- [Data shown]:

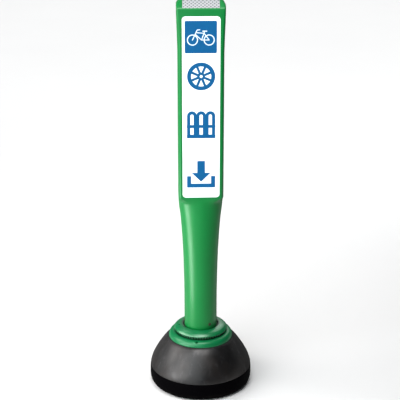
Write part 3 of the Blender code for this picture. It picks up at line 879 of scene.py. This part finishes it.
# Profiles: radius, height and corner rounding of each corner, all turned about Z
COLLAR_PROFILE = [
    (45.2, 154.0, 0.8), (50.0, 153.6, 12.0), (55.0, 152.6, 12.0), (59.4, 150.8, 8.0),
    (62.8, 148.4, 6.0), (65.2, 145.9, 3.0), (66.3, 144.4, 1.0), (65.4, 143.3, 0.8),
    (59.5, 143.0, 1.0), (59.5, 128.8, 0.6), (58.9, 128.2, 0.6), (54.8, 128.2, 0.5),
    (54.8, 150.7, 0.6), (43.6, 150.7, 0.4), (43.6, 153.2, 1.0),
]
RING_PROFILE = [
    (66.0, 136.4, 3.0), (69.8, 136.2, 9.0), (73.4, 134.9, 9.0), (76.3, 132.3, 8.0),
    (78.2, 128.8, 8.0), (79.3, 125.0, 1.0), (79.4, 122.4, 0.3), (76.7, 122.4, 0.3),
    (75.6, 127.2, 4.0), (71.8, 129.0, 4.0), (66.0, 129.2, 2.0), (66.0, 122.4, 0.5),
    (51.0, 122.4, 2.0), (51.0, 55.0, 2.0), (6.5, 55.0, 0.5), (6.5, 60.0, 0.5), (45.0, 60.0, 2.0),
    (45.0, 145.4, 0.8), (51.6, 145.4, 0.8), (51.6, 126.5, 1.0), (62.6, 126.5, 1.0),
    (62.6, 134.9, 1.0), (63.5, 136.1, 0.8),
]
DOME_PROFILE = [
    (54.0, 122.1, 0.4), (80.6, 122.1, 3.0), (84.8, 119.2, 14.0), (90.2, 113.6, 30.0),
    (95.6, 106.8, 40.0), (103.9, 94.8, 40.0), (109.5, 86.3, 40.0), (114.2, 78.0, 40.0),
    (118.2, 70.5, 40.0), (121.4, 63.5, 40.0), (124.0, 55.6, 30.0), (125.6, 49.6, 12.0),
    (126.2, 46.2, 0.8), (122.2, 46.2, 0.4), (121.6, 51.0, 4.0), (118.0, 62.0, 20.0),
    (106.0, 84.0, 20.0), (92.0, 105.0, 20.0), (80.8, 118.2, 3.0), (54.0, 118.2, 0.4),
]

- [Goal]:
Write out the full listing, keeping every line exactly as it is.

- [Result of this task]:
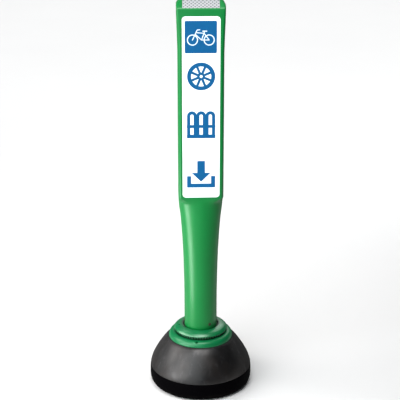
Write part 3 of the Blender code for this picture. It picks up at line 879 of scene.py. This part finishes it.
# Profiles: radius, height and corner rounding of each corner, all turned about Z
COLLAR_PROFILE = [
    (45.2, 154.0, 0.8), (50.0, 153.6, 12.0), (55.0, 152.6, 12.0), (59.4, 150.8, 8.0),
    (62.8, 148.4, 6.0), (65.2, 145.9, 3.0), (66.3, 144.4, 1.0), (65.4, 143.3, 0.8),
    (59.5, 143.0, 1.0), (59.5, 128.8, 0.6), (58.9, 128.2, 0.6), (54.8, 128.2, 0.5),
    (54.8, 150.7, 0.6), (43.6, 150.7, 0.4), (43.6, 153.2, 1.0),
]
RING_PROFILE = [
    (66.0, 136.4, 3.0), (69.8, 136.2, 9.0), (73.4, 134.9, 9.0), (76.3, 132.3, 8.0),
    (78.2, 128.8, 8.0), (79.3, 125.0, 1.0), (79.4, 122.4, 0.3), (76.7, 122.4, 0.3),
    (75.6, 127.2, 4.0), (71.8, 129.0, 4.0), (66.0, 129.2, 2.0), (66.0, 122.4, 0.5),
    (51.0, 122.4, 2.0), (51.0, 55.0, 2.0), (6.5, 55.0, 0.5), (6.5, 60.0, 0.5), (45.0, 60.0, 2.0),
    (45.0, 145.4, 0.8), (51.6, 145.4, 0.8), (51.6, 126.5, 1.0), (62.6, 126.5, 1.0),
    (62.6, 134.9, 1.0), (63.5, 136.1, 0.8),
]
DOME_PROFILE = [
    (54.0, 122.1, 0.4), (80.6, 122.1, 3.0), (84.8, 119.2, 14.0), (90.2, 113.6, 30.0),
    (95.6, 106.8, 40.0), (103.9, 94.8, 40.0), (109.5, 86.3, 40.0), (114.2, 78.0, 40.0),
    (118.2, 70.5, 40.0), (121.4, 63.5, 40.0), (124.0, 55.6, 30.0), (125.6, 49.6, 12.0),
    (126.2, 46.2, 0.8), (122.2, 46.2, 0.4), (121.6, 51.0, 4.0), (118.0, 62.0, 20.0),
    (106.0, 84.0, 20.0), (92.0, 105.0, 20.0), (80.8, 118.2, 3.0), (54.0, 118.2, 0.4),
]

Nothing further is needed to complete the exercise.